Quando entriamo in sala per guardare un disaster movie, ormai conosciamo a menadito il copione. Un prologo inquietante, un secondo inizio di serenità, le prime avvisaglie di un pericolo gravissimo, uno scienziato che non viene ascoltato e così via. The Quake, sequel di The Wave diretto da John Andreas Andersen, non rimischia le carte in tavola, ma piuttosto le gioca con calma e sangue freddo.

Il film risulta, quindi, pur essendo canonico nei contenuti, del tutto “nuovo” a contatto con il pubblico ormai abituato, per non dire desensibilizzato, dal canone di Hollywood: la cui foga e l’ipertrofia dei kolossal californiani tendono a spegnere (quando, spesso, non guidati da visione e raziocinio) le qualità registiche e narrative, appiattendole contro un muro di esplosioni ed effetti speciali.

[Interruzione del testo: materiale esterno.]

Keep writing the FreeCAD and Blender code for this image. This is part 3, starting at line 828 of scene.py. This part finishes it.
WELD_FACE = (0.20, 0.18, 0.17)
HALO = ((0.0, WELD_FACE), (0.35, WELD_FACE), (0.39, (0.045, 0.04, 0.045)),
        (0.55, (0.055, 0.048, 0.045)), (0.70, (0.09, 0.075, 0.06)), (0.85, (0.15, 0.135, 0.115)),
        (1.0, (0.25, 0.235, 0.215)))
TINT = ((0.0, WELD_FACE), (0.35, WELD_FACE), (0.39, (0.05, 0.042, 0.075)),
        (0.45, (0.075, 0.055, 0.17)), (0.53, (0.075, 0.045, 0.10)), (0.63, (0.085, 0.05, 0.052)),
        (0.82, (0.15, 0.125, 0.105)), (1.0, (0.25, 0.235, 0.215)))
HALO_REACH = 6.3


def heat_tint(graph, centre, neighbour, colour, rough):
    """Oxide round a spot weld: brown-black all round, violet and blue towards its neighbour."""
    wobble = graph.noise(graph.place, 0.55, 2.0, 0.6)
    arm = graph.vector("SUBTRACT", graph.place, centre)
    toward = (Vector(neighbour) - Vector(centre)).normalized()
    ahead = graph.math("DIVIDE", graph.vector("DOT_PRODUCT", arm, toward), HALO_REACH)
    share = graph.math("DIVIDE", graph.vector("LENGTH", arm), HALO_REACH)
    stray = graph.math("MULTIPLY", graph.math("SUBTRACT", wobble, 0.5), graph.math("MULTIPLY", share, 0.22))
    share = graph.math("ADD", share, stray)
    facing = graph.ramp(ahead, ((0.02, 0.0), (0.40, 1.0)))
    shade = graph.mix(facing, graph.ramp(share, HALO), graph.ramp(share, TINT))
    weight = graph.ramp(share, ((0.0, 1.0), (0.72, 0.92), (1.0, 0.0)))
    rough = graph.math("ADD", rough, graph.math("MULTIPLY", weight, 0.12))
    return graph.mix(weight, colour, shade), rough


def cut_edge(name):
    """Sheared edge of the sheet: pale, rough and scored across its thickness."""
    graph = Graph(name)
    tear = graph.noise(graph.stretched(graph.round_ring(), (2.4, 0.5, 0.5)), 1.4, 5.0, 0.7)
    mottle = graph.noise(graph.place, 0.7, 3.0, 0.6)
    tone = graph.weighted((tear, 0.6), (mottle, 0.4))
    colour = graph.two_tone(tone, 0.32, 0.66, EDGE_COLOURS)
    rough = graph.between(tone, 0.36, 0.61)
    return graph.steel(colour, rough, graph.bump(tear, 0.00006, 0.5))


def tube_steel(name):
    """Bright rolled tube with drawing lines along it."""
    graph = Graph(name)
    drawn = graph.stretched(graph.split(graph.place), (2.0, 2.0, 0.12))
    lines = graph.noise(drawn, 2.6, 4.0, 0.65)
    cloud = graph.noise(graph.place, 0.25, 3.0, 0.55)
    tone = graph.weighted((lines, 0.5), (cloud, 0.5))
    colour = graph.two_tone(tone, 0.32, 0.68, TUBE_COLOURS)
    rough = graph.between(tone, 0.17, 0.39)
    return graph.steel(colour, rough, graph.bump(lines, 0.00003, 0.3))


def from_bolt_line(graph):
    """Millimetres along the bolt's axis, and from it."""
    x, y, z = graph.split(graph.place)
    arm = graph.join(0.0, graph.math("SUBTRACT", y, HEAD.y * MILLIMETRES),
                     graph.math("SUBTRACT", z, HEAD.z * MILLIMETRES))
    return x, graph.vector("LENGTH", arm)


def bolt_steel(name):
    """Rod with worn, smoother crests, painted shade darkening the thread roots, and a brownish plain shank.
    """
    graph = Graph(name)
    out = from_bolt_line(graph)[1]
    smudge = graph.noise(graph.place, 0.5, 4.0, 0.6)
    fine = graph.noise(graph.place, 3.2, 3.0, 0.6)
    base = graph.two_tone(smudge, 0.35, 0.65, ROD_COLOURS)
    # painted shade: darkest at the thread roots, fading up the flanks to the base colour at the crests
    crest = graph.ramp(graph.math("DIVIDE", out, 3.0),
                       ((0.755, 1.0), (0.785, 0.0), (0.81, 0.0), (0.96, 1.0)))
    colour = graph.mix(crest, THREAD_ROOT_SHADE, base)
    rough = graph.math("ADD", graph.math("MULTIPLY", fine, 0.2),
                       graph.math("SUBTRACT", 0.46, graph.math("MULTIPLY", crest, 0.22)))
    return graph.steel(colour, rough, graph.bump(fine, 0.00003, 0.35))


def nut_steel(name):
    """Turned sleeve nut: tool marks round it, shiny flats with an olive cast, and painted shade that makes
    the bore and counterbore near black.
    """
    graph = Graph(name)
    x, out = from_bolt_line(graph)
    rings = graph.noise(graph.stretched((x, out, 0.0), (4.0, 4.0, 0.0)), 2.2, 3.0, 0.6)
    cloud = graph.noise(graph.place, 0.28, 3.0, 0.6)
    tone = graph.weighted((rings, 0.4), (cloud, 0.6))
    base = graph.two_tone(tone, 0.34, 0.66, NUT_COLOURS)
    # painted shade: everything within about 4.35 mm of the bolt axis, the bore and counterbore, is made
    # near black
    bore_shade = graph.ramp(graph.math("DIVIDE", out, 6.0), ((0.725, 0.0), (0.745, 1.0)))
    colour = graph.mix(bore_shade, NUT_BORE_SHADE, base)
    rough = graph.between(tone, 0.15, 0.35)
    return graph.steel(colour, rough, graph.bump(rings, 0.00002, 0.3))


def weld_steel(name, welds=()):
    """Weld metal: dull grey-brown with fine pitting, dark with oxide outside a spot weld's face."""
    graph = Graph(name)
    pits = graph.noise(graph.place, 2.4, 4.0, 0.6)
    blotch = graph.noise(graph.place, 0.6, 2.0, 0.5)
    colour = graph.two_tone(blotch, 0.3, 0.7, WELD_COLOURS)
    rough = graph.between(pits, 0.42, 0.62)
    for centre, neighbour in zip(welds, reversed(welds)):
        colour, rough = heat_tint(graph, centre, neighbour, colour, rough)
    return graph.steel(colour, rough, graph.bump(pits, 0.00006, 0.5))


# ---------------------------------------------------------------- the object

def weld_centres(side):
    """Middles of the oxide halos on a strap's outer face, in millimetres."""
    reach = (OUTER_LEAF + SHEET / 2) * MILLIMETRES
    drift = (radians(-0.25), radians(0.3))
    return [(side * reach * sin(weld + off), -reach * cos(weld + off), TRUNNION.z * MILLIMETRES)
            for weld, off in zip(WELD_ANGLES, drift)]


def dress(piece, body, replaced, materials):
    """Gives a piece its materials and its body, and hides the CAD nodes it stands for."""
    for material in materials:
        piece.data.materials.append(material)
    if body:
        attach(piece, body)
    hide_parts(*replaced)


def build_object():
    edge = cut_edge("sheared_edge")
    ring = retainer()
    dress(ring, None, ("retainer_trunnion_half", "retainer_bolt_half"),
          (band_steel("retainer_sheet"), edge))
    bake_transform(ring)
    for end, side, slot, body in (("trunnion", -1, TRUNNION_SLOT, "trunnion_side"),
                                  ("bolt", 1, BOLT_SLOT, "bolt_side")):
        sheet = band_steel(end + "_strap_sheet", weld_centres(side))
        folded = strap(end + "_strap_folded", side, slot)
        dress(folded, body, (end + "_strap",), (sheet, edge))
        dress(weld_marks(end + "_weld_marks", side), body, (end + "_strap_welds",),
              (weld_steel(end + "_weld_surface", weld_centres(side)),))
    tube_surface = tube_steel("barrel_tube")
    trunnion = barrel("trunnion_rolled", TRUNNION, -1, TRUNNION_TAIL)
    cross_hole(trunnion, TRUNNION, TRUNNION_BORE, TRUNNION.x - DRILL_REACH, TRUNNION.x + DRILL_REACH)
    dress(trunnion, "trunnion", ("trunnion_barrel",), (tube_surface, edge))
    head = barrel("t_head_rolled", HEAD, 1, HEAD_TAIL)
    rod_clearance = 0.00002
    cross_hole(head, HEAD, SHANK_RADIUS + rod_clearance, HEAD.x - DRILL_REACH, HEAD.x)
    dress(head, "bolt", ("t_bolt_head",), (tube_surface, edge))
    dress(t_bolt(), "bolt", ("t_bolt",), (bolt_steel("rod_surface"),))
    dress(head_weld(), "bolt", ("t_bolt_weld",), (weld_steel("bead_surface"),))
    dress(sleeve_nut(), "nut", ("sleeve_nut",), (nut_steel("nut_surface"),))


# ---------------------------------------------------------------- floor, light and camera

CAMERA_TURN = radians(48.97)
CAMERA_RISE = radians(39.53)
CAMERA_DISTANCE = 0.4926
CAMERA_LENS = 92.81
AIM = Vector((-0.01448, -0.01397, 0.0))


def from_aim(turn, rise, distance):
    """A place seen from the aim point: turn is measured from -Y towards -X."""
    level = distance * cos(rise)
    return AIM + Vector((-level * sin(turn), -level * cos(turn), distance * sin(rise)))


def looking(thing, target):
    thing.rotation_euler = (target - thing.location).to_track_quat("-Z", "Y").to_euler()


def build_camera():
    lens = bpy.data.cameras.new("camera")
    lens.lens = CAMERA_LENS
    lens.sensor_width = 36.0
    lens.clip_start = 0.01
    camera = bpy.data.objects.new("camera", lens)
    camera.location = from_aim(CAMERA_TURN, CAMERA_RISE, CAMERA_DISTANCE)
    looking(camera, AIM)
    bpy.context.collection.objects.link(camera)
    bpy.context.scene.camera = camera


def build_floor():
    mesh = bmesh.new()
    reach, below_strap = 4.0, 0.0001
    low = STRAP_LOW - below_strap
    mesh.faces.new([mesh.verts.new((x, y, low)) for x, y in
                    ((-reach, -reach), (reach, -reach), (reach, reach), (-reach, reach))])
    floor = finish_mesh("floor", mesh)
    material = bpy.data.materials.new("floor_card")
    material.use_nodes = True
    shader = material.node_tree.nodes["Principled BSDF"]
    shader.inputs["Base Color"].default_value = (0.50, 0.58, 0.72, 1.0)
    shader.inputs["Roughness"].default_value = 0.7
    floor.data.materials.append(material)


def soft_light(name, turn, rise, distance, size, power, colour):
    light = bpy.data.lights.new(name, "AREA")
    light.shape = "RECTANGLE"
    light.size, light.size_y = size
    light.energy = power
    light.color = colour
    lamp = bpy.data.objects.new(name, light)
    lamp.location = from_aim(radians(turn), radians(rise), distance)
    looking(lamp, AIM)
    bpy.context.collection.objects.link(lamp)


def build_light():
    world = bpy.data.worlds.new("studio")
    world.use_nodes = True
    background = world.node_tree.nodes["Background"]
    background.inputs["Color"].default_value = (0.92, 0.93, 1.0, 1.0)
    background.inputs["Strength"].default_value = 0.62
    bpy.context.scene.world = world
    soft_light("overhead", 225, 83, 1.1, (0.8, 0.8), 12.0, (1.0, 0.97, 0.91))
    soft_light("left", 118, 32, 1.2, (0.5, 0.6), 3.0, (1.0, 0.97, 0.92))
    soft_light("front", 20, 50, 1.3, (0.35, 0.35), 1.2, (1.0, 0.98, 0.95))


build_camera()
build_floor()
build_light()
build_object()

Andersen, invece, denota con un certo (gradito) narcisismo inquadrature a movimento lento, panoramiche e mezzibusti di spalle che ricordano Cristopher Nolan. Il regista conserva un’identità ben precisa, personale e “industriale”, distillando a ritmo bradicardico gli indizi del terremoto.

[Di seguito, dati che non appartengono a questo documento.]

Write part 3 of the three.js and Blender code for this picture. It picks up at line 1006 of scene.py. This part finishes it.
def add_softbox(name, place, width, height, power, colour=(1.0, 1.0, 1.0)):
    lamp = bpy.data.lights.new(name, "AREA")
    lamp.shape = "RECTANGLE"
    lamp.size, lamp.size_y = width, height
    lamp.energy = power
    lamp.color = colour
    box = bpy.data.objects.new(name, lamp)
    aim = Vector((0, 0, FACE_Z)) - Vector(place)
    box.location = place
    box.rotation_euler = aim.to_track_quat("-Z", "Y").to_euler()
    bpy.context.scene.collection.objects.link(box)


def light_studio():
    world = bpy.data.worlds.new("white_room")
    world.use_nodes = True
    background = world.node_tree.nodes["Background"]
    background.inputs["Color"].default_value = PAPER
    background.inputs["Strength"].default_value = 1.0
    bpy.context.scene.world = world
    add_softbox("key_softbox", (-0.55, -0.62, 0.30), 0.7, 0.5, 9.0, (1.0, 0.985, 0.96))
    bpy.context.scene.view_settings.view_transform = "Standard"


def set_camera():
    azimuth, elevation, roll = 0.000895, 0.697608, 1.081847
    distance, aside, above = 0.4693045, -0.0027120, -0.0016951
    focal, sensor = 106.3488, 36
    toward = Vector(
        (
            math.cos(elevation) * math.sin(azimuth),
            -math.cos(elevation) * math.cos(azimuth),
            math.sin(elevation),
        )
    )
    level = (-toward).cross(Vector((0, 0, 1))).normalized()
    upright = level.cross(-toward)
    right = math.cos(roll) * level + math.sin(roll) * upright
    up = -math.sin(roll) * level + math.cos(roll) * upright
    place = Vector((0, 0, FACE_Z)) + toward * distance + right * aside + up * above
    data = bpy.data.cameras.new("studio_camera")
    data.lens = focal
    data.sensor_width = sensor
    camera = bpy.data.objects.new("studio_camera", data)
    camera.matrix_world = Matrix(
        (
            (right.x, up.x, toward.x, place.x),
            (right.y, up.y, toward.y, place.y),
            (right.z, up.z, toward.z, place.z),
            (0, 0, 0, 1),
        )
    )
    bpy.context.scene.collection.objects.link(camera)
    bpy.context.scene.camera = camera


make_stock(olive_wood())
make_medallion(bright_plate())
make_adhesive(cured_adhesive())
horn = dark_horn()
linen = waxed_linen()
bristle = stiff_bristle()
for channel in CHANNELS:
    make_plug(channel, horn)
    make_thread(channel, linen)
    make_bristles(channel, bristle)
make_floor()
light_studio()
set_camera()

La tensione, in questo modo, cresce più del solito prima della climax che, arrivata, non dura un minuto più del necessario. E ciò non vuol dire che The Quake, da parte sua, sia privo di effetti speciali, anzi. La sequenza del sisma che sconvolge Oslo e le sue conseguenze sono spettacolari.

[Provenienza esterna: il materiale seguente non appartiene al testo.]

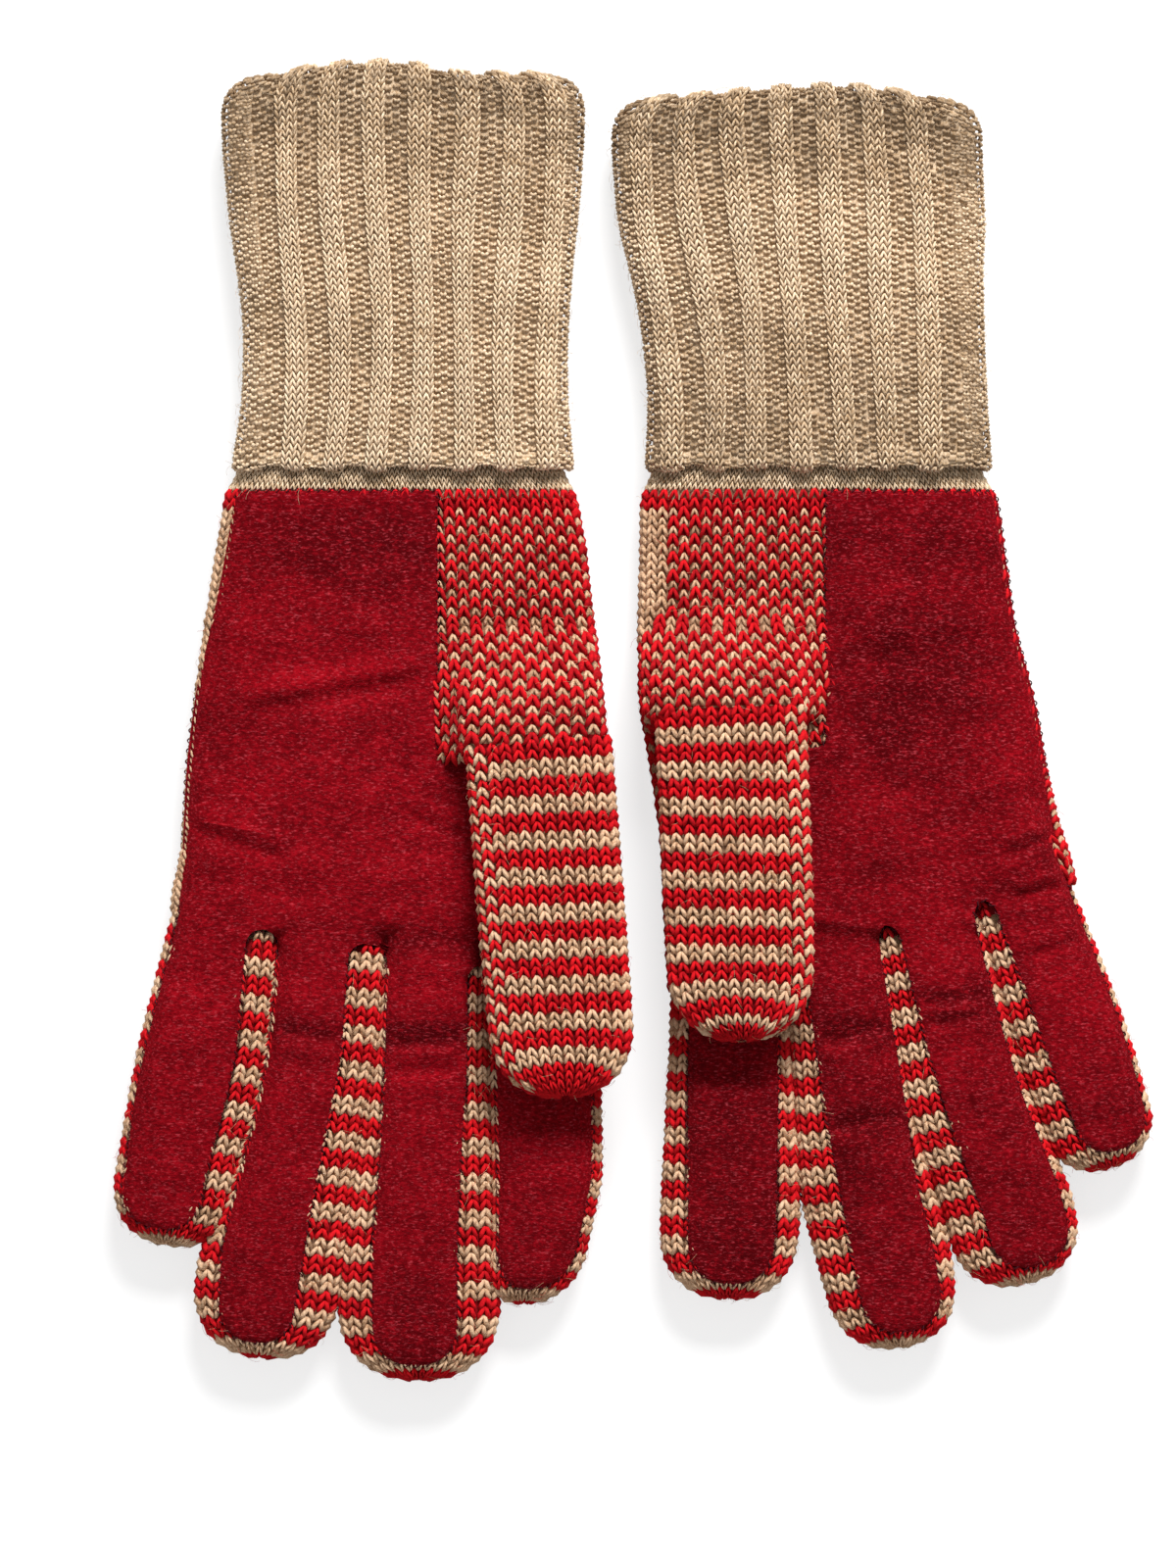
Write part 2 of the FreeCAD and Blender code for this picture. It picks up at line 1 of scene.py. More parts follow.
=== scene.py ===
# %% [markdown]
# # A pair of knitted ski gloves with suede palms
# The two gloves lie palm up. The construction model gives the place of every part and hinge; this
# script knits the cloth over it stitch by stitch, cuts and sews on the suede, and lights the pair.
# Lengths are worked out in millimetres and written to the meshes in metres.

import json
import math

import bmesh
import bpy
import numpy as np
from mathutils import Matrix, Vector


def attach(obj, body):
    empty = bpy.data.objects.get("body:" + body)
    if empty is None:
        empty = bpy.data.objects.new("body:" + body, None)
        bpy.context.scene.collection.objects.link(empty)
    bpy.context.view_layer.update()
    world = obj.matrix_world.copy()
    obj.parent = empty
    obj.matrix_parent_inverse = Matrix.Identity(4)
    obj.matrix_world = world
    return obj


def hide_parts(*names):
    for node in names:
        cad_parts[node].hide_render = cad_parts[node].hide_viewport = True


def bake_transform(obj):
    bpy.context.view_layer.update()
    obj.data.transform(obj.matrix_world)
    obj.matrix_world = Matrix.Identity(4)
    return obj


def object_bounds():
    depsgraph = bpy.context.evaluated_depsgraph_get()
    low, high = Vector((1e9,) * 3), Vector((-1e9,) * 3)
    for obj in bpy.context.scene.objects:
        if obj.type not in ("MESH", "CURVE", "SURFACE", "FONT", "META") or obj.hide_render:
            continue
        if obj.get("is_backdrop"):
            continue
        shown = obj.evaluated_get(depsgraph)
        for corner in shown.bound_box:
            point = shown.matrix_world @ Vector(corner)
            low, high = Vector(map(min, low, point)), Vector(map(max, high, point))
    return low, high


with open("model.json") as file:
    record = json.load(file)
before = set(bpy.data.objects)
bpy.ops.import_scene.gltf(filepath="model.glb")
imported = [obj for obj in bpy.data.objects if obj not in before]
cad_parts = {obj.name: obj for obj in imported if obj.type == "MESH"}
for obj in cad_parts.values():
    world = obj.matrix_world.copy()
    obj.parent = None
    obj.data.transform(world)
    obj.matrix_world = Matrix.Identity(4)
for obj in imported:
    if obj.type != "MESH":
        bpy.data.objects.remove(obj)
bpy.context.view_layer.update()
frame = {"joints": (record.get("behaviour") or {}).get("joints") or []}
MM = 0.001
rng = np.random.default_rng(7)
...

La storia è quella di una famiglia, già miracolosamente sfuggita al disastro nel capitolo precedente, che si riunisce appena in tempo per tentare di sopravvivere. I personaggi identificabili, quindi, si contano sulle dita di una mano, per una pellicola che, pur nel suo lento respiro, va dritta al sodo. Non solo: ci ricorda anche, in maniera equilibrata, che si tratta di un sequel, e forse non l’ultimo.

Visto il risultato incoraggiante, quindi, non è troppo presto per parlare di saga dei disaster movie scandinavi. Dopo l’onda e il terremoto, cos’altro ci riserva la Madre Terra?